Records with modeling code
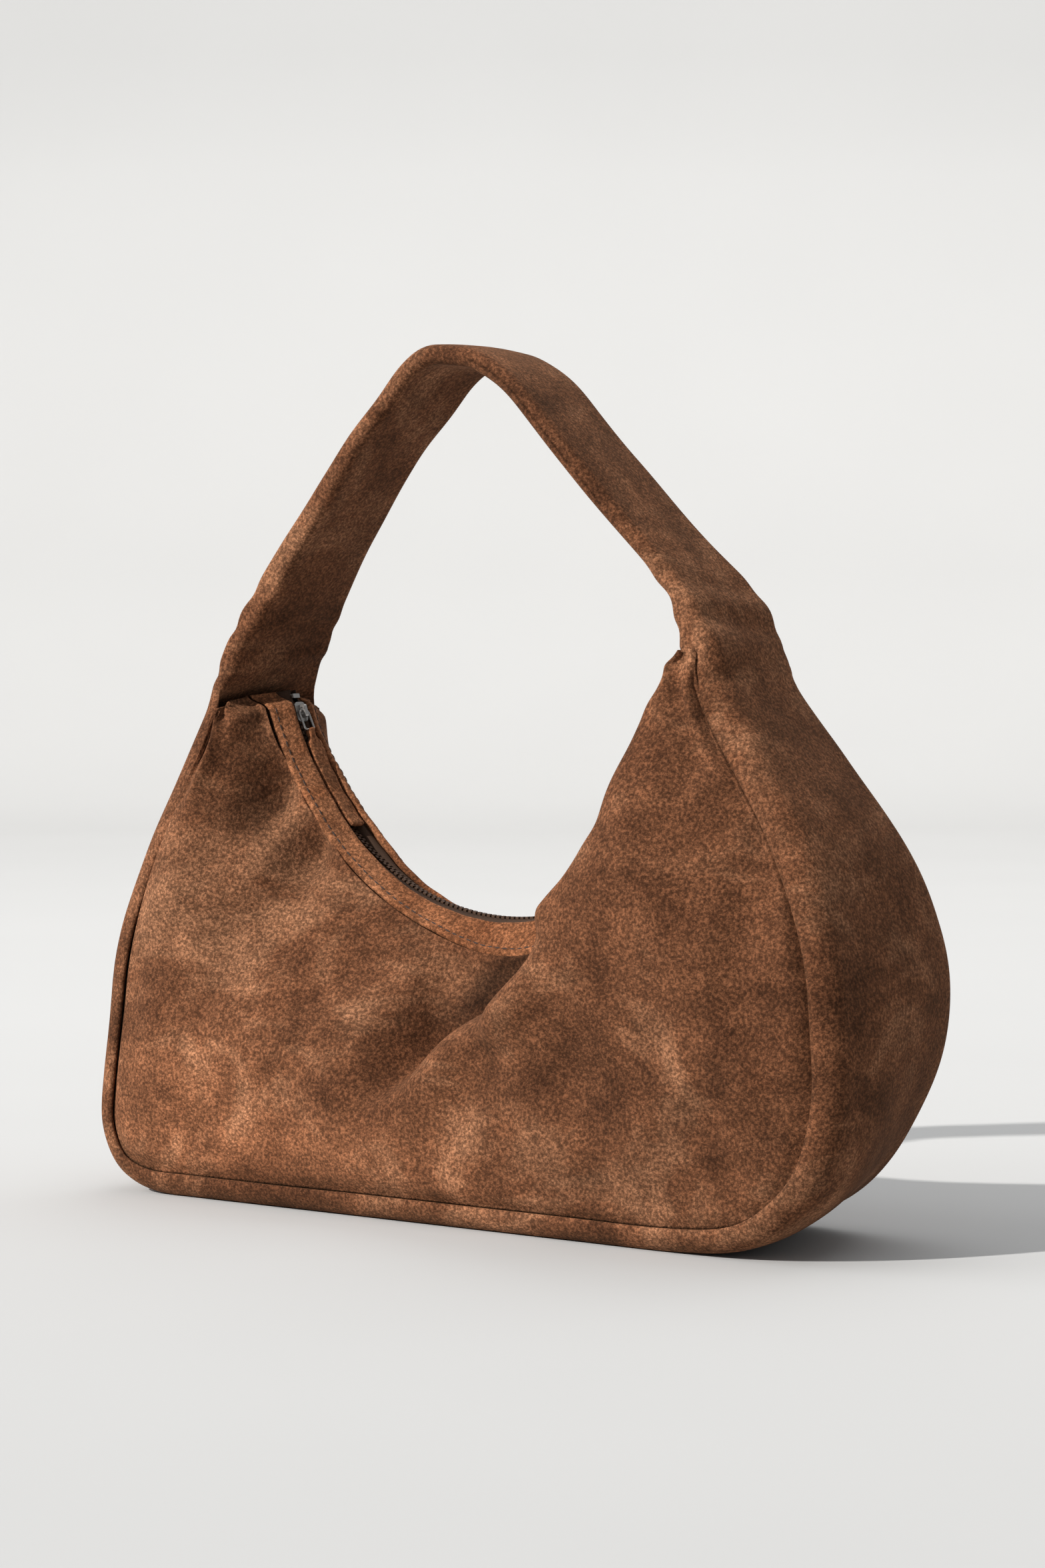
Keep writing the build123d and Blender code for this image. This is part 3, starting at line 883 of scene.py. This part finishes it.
camera_data = bpy.data.cameras.new("camera")
camera_data.sensor_fit = "VERTICAL"
camera_data.sensor_height = CAMERA_SENSOR_HEIGHT
camera_data.lens = CAMERA_LENS
camera_data.clip_end = 50
camera = bpy.data.objects.new("camera", camera_data)
bpy.context.scene.collection.objects.link(camera)
camera.location = CAMERA_PLACE
target = Vector(CAMERA_AIM)
camera.rotation_euler = (target - camera.location).to_track_quat("-Z", "Y").to_euler()
bpy.context.scene.camera = camera


def make_backdrop():
    """A pale floor that curves up into a wall behind the bag."""
    profile = [(FLOOR_NEAR, 0.0), (FLOOR_FAR, 0.0)]
    for t in np.linspace(0.1, 1.57, 16):
        profile.append((FLOOR_FAR + WALL_RADIUS * math.sin(t), WALL_RADIUS * (1 - math.cos(t))))
    profile.append((FLOOR_FAR + WALL_RADIUS, WALL_TOP))
    away = unit(np.array([target.x - camera.location.x, target.y - camera.location.y]))
    right = np.array([-away[1], away[0]])
    rows = []
    for across in np.linspace(-FLOOR_HALF_WIDTH, FLOOR_HALF_WIDTH, 5):
        rows.append([(*(away * back + right * across), up) for back, up in profile])
    piece = grid_mesh("backdrop", np.array(rows)[::-1] / MM)
    piece.data.materials.append(PAPER)


make_backdrop()


def add_light(name, place, aim, size, power):
    """A square soft light that points at a place."""
    data = bpy.data.lights.new(name, "AREA")
    data.size = size
    data.energy = power
    light = bpy.data.objects.new(name, data)
    bpy.context.scene.collection.objects.link(light)
    light.location = place
    light.rotation_euler = (Vector(aim) - Vector(place)).to_track_quat("-Z", "Y").to_euler()


add_light("window", (-2.8, -1.6, 1.9), (0, 0, 0.1), 2.6, 60)
add_light("overhead", (-0.2, 1.5, 3.3), (-0.1, 1.3, 0), 3.4, 72)
sun_data = bpy.data.lights.new("sun", "SUN")
sun_data.energy = 4.5
sun_data.angle = math.radians(1.6)
sun_data.color = (1.0, 0.975, 0.94)
sun = bpy.data.objects.new("sun", sun_data)
bpy.context.scene.collection.objects.link(sun)
sun.rotation_euler = Vector(SUN_WAY).to_track_quat("-Z", "Y").to_euler()
world = bpy.data.worlds.new("studio")
world.use_nodes = True
world.node_tree.nodes["Background"].inputs["Color"].default_value = (0.94, 0.97, 1.0, 1)
world.node_tree.nodes["Background"].inputs["Strength"].default_value = 0.36
bpy.context.scene.world = world
bpy.context.scene.view_settings.view_transform = "Standard"
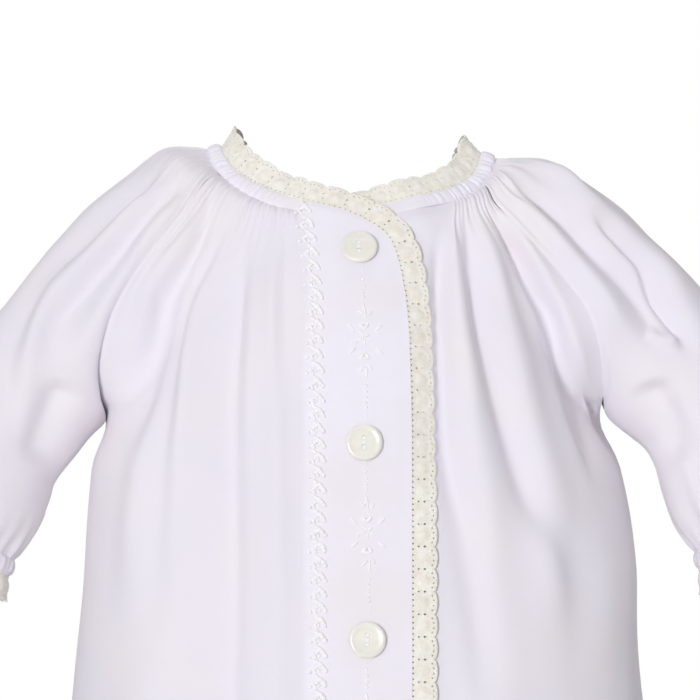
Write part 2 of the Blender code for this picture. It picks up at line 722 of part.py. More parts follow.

# Work to be completed:
Repeat, word for word, the lines from the opening of the material through the line containing "bpy.context.scene.camera = camera".

# Full answer:
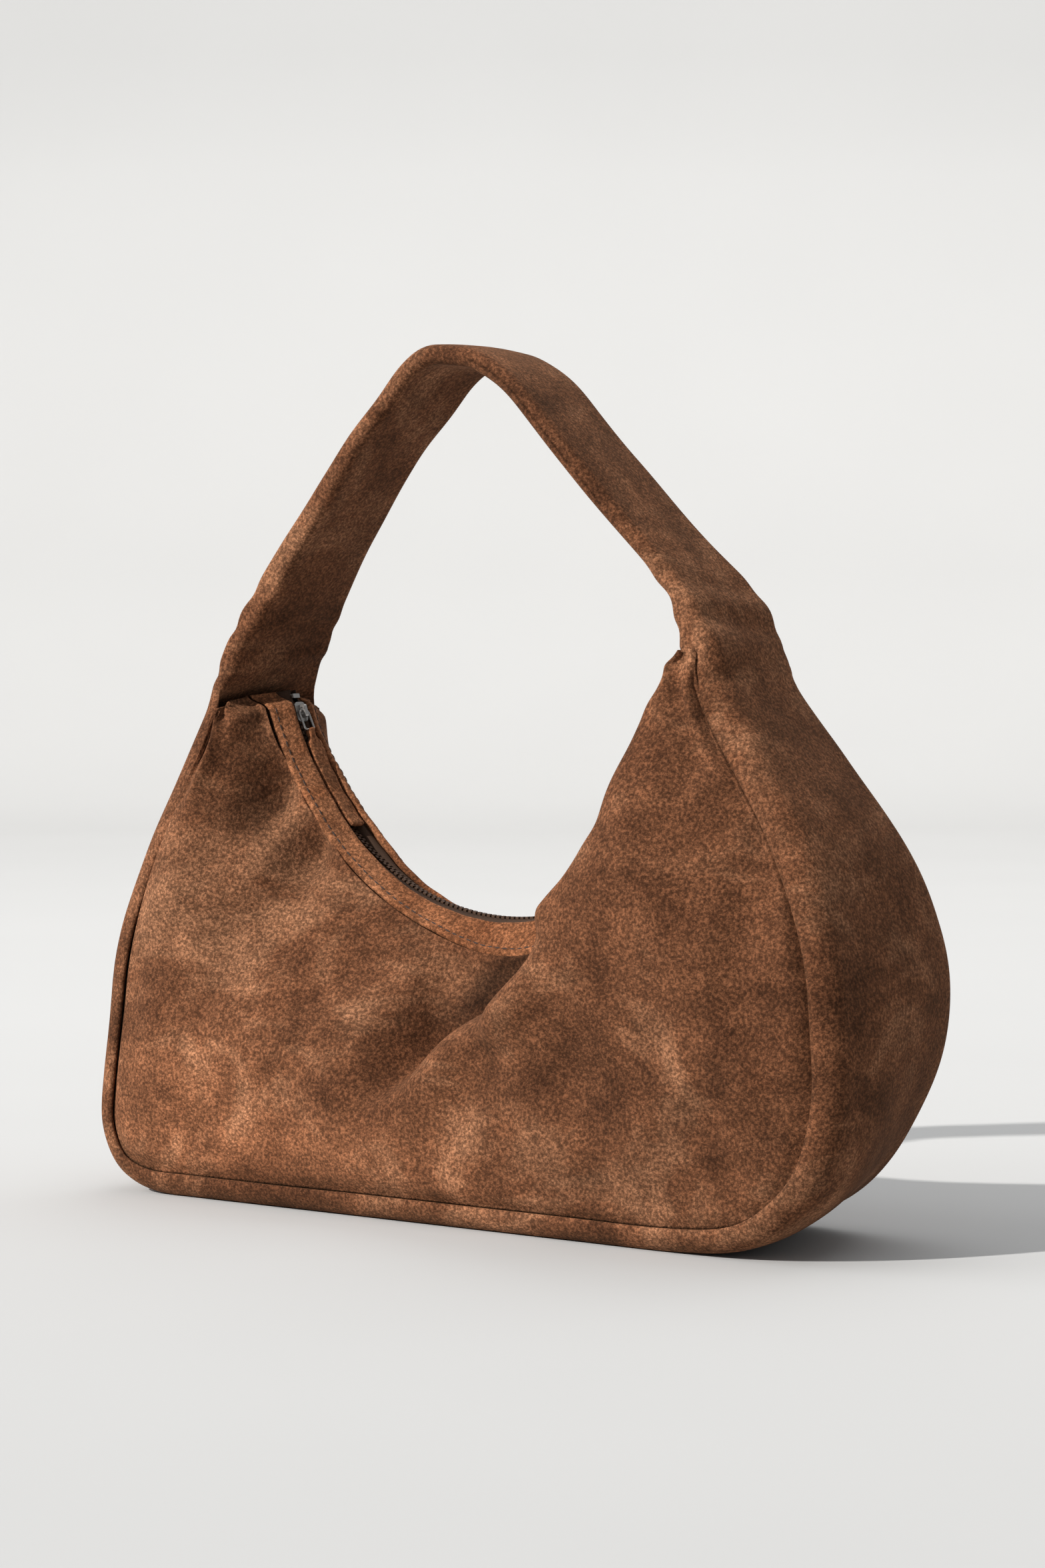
Keep writing the build123d and Blender code for this image. This is part 3, starting at line 883 of scene.py. This part finishes it.
camera_data = bpy.data.cameras.new("camera")
camera_data.sensor_fit = "VERTICAL"
camera_data.sensor_height = CAMERA_SENSOR_HEIGHT
camera_data.lens = CAMERA_LENS
camera_data.clip_end = 50
camera = bpy.data.objects.new("camera", camera_data)
bpy.context.scene.collection.objects.link(camera)
camera.location = CAMERA_PLACE
target = Vector(CAMERA_AIM)
camera.rotation_euler = (target - camera.location).to_track_quat("-Z", "Y").to_euler()
bpy.context.scene.camera = camera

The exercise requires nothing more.